Stardust, a NASA Discovery-class mission, was the first to return samples from a comet and from interstellar space. The mission launched on February 7, 1999 and successfully encountered comet Wild-2 on January 2, 2004. As the spacecraft passed through the comet’s coma, a tray of silica aerogel was opened and exposed to capture coma dust grains. Following the collection, the aerogel tray was closed, for return to Earth. The Stardust sample return capsule then cruised back to Earth, and landed early in the morning on January 15, 2006 at the Utah Test & Training Range (UTTR) in western Utah. Once on the ground, the sample return capsule was placed into a dry nitrogen environment and flown to the Stardust Laboratory at JSC.

Based on the data returned from the comet encounter and preliminary examination of the Stardust Cometary aerogel, we believe that we captured thousands of grains from Comet Wild-2.

Scientists examine the aerogel tray after its arrival at JSC

Scientists examine the aerogel tray after its arrival at JSC.

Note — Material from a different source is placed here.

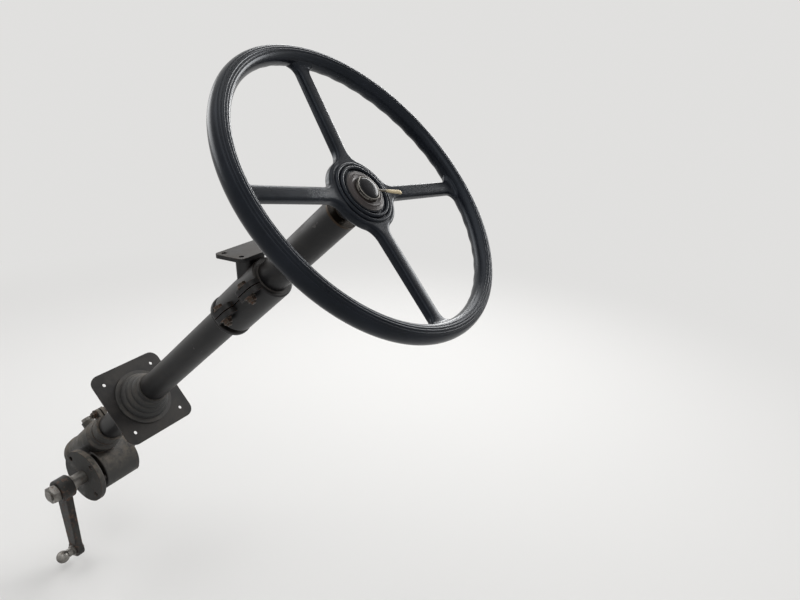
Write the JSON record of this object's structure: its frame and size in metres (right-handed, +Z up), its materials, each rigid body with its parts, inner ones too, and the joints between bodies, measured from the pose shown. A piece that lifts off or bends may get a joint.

In addition to sampling the comet, Stardust opened another aerogel tray and exposed it to open space during the cruise phase of the mission. Based on data from dust detectors aboard the Ulysses and Galileo spacecraft revealing that there is a stream of interstellar dust flowing through our solar system, the Stardust team anticipated that the Interstellar aerogel tray would be able to collect approximately 100 grains of fresh interstellar dust transiting through our solar system.